Pertama, Islam mengatur agar semua rakyat tercukupi semua kebutuhan dasarnya baik pangan, sandang, dan papan per individu. Mekanismenya dengan aturan kewajiban nafkah kepada seorang laki-laki sebagai kepala keluarga. Agar bisa memenuhi nafkah yang layak bagi keluarganya, negara akan membuka lapangan pekerjaan seluas-luasnya.

Negara juga akan memberikan bantuan modal kepada yang membutuhkan, atau menjamin langsung nafkah untuk orang yang tidak memiliki keluarga dan tidak mampu mencari nafkah seperti orang yang cacat, sakit, tua renta.

Tidak dapat dipungkiri masalah nafkah ini adalah salah satu pemicu terjadinya tindak kekerasan terhadap anak.

Sementara perempuan tidak dibebani kewajiban nafkah tapi dibolehkan untuk bekerja untuk menyalurkan hobi, bakat, dan keahlian, serta pekerjaan yang memang membutuhkan tenaga perempuan.

Perempuan akan lebih fokus menjalani kewajiban utamanya sebagai ibu dan pengatur rumah tangga serta madrasah pertama untuk anak-anaknya. Sehingga akan lahir anak-anak yang sehat secara jasmani dan rohaninya. Mereka mendapatkan kasih sayang penuh, perhatian, dan pendidikan dari orang tuanya.

Tidak akan ada lagi anak-anak yang mengais hidup di jalanan, terjebak lingkungan yang rusak, atau melakukan tindakan kemaksiatan. Mereka juga akan terhindar dari tindakan kekeringan.

Negara Islam juga akan menciptakan suasana penuh ketakwaan dengan melakukan pembinaan agama, penjagaan akidah, melalui sistem pendidikan, sistem pergaulan, dan sistem sanski.

Negara juga akan mengontrol informasi yang beredar di masyarakat. Media informasi akan diatur dan diawasi, semua hal yang berdampak negatif bagi masyarakat akan dihilangkan.

Dengan adanya penerangan aturan Islam secara sempurna insya Allah akan melahirkan individu yang takwa, masyarakat yang senantiasa melakukan amar ma’ruf nahi mungkar, dan kebijakan negara yang adil dan tegas.

Orang tua melakukan perannya dengan maksimal. Mengokohkan akidah anak-anaknya dengan memberikan pendidikan agama sedini mungkin.

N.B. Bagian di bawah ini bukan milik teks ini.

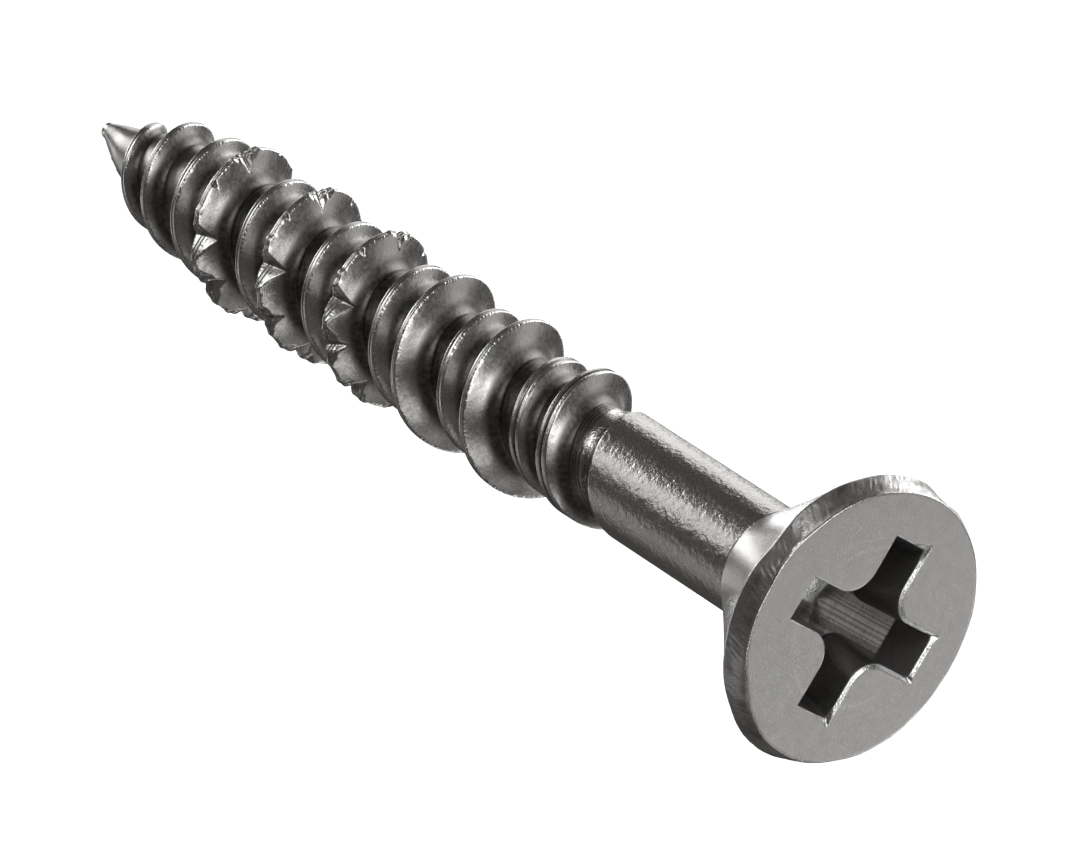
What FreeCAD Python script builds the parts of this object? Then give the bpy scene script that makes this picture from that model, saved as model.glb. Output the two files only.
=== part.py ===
import FreeCAD, Part
import math
import os
import Sketcher

# Countersunk wood screw with a twin-lead thread, in millimetres.
# The origin is the middle of the head's flat face. +Z points out of that face along
# the screw's axis, so the screw runs down -Z to its point. The arms of the cross
# recess lie on X and Y.

doc = FreeCAD.newDocument("wood_screw")

# ---------------------------------------------------------------- driving dimensions

DIMENSIONS = [
    # head
    ("face_radius", 4.47, "flat face of the head"),
    ("rim_radius", 4.75, "widest part of the head"),
    ("rim_edge_depth", 0.28, "where the bevel of the face meets the rim"),
    ("rim_depth", 0.70, "lower edge of the rim"),
    ("neck_depth", 4.50, "where the conical underside meets the shank"),
    # cross recess, size 2
    ("recess_span", 5.90, "tip to tip of the arms at the face"),
    ("recess_floor_span", 5.26, "tip to tip of the arms at the end walls' foot"),
    ("arm_width", 1.47, "arm at the face"),
    ("arm_floor_width", 1.04, "arm at the bottom"),
    ("corner_reach", 1.40, "middle to the bevelled corner between two arms, at the face"),
    ("corner_floor_reach", 0.85, "the same at the bottom"),
    ("recess_wall_depth", 1.35, "foot of the arms' end walls"),
    ("recess_depth", 2.15, "lowest point of the recess"),
    # shank, core and point
    ("shank_radius", 1.87, "plain shank"),
    ("shank_end_depth", 12.00, "end of the plain shank"),
    ("shank_chamfer", 0.27, "step from the shank down to the core"),
    ("core_radius", 1.60, "root of the thread"),
    ("point_depth", 33.00, "where the core starts to taper"),
    ("overall_length", 40.00, "face to point"),
    ("tip_radius", 0.12, "blunted end of the point"),
    # twin-lead thread, right-hand
    ("lead", 3.60, "advance of each ridge in one turn"),
    ("crossing_depth", 19.74, "where the tall crest crosses the XZ plane on +X"),
    ("flank_slope", 0.363, "widening of a ridge per mm of depth"),
    ("ridge_inner_radius", 0.50, "how deep a ridge is swept before the core is cut away"),
    ("sweep_turns", 9.0, "turns swept before the ends are trimmed"),
    ("sweep_angle", 20.0, "angle about Z where the sweep starts, clear of the XZ plane"),
    ("tall_radius", 2.62, "crest of the tall ridge"),
    ("tall_land", 0.26, "flat on the tall crest"),
    ("tall_start_depth", 11.60, "tall crest leaves the shank"),
    ("tall_full_depth", 15.10, "tall crest at full height"),
    ("low_radius", 2.25, "crest of the low ridge"),
    ("low_offset", 0.13, "how far the low ridge lies above midway between tall turns"),
    ("low_land", 0.20, "flat on the low crest"),
    ("low_start_depth", 12.90, "low crest leaves the shank"),
    ("low_full_depth", 18.00, "low crest at full height"),
    ("nose_depth", 33.20, "where the tall crest starts to shrink towards the point"),
    ("nose_mid_depth", 36.60, "second station of the shrinking crest"),
    ("nose_mid_radius", 1.80, "crest radius there"),
    ("nose_end_depth", 39.40, "end of the thread"),
    ("nose_end_radius", 0.36, "crest radius there"),
    # saw notches in the tall ridge, towards the point
    ("notch_top_depth", 23.05, "crest depth of the first notch"),
    ("notch_spacing", 38.8, "angle from one notch to the next, in degrees"),
    ("notch_count", 26.0, "notches along the ridge"),
    ("notch_depth", 0.34, "how deep a notch cuts below the middle of the crest"),
    ("notch_tilt", 35.0, "lean of the notch's floor towards the head, in degrees"),
    ("notch_bar", 0.90, "side of the square cutter"),
    ("notch_bar_length", 2.40, "length of the cutter across the ridge"),
]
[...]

Mengajarkan aturan menutup aurat, batasan interaksi perempuan dan laki-laki, mengajarkan adab, rasa kasih sayang, dan mengingatkan mereka ketika melakukan kesalahan. Orang tua memberikan teladan dengan sikap yang baik, tidak melakukan kekerasan dalam bentuk dan alasan apa pun kecuali yang dibolehkan syara’.

Masyarakat yang saling peduli akan melakukan kontrol sosial ketika terjadi tindakan yang menjurus pada kekerasan. Hari ini masyarakat cendrung bersifat individual, cuek, masa bodoh dengan apa yang terjadi. Bahkan masyarakat memaklumi kekerasan dengan berbagai dalih.

Negara sebagai pembuat kebijakan juga belum mampu membuat aturan yang solutif. Kota Layak Anak, Hari Anak Nasional, Komisi Perlindungan Anak Indonesia, dan semacamnya nyatanya belum mampu menghentikan kasus kekerasan terhadap anak di Indonesia.

Kalau pun ada, hanya sebagian kecil dan biasanya ditindak ketika sudah viral. Namun, apakah penyelesaiannya hingga tuntas? Wallahu a’lam bishawab.